Racing Honda Challenge i'm limited by rules... racing in general i'm limited by money also. Here is the example i use because i live it every race weekend... my competitors use the B16/ITR trans with a 4.9 and a .875 5th gear (b series kids... /sigh) to hit the speeds we need at the tracks we go to... thats a $500ish FD and a $350 5th gear. Charted out i can get the SAME mechanical advantage (and top speed) in 5th gear with a stock 5th gear and a 5.1... and i gain the extra mechanical advantage in gears 1-4. this is the balance... i got more performance for less money while breaking tradition.
also with breaking tradition... i dont believe you need to pick your gear ratios based on dyno chart. achieve the gears/FD balance with the best/steepest line on the charts... and fix your motor/dyno curve. EVERYONE should be shooting for early power/tq and flattens to the max as early as it can (within any rules). I'm fortunate that i have a very nice dyno curve (so good i'm afraid to go to a 3 inch exhaust from my 2.5). We dyno with each other around... one of my competitors saw my curve and decided he needed a refresh on his motor (it smoked like andrew dice clay anyway).
If you wish to use OEM gears, use EP3 or TSX mainshaft with TSX 3rd gear. Then 2012ish TSX 4th gear, along with an Accord 4th gear as fifth, and then an RSX-S sixth.
1st: 3.0625
2nd: 1.769
3rd: 1.355
4th: 1.073
5th: 0.872
6th: 0.738
Final: your preference.
If EP3 mainshaft (1st and 2nd) cannot be found, use something with a 1.88 second gear.

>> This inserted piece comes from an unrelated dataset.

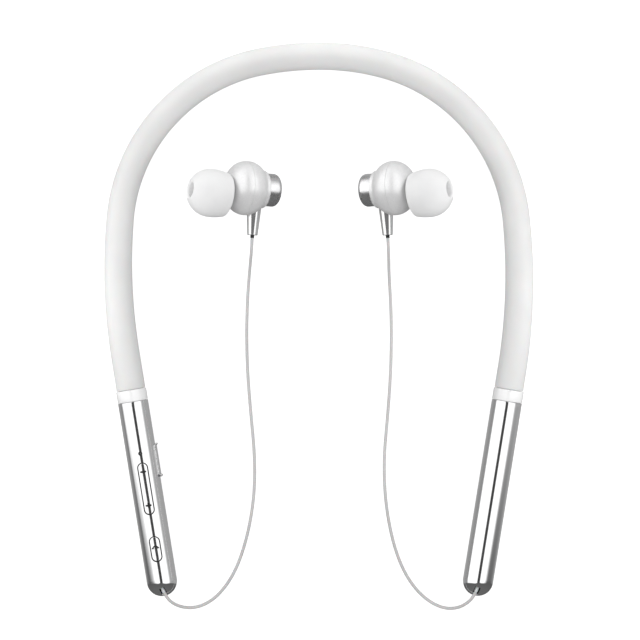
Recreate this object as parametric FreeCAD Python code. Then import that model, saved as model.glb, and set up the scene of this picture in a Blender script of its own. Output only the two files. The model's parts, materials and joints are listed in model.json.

If an even tighter 5-6 is desired, you can use a 0.921 fifth along with the 0.78 type R sixth.
1st: 3.0625
2nd: 1.769
3rd: 1.355
4th: 1.073
5th: 0.872
6th: 0.738
Final: your preference.
If EP3 mainshaft (1st and 2nd) cannot be found, use something with a 1.88 second gear.
If an even tighter 5-6 is desired, you can use a 0.921 fifth along with the 0.78 type R sixth.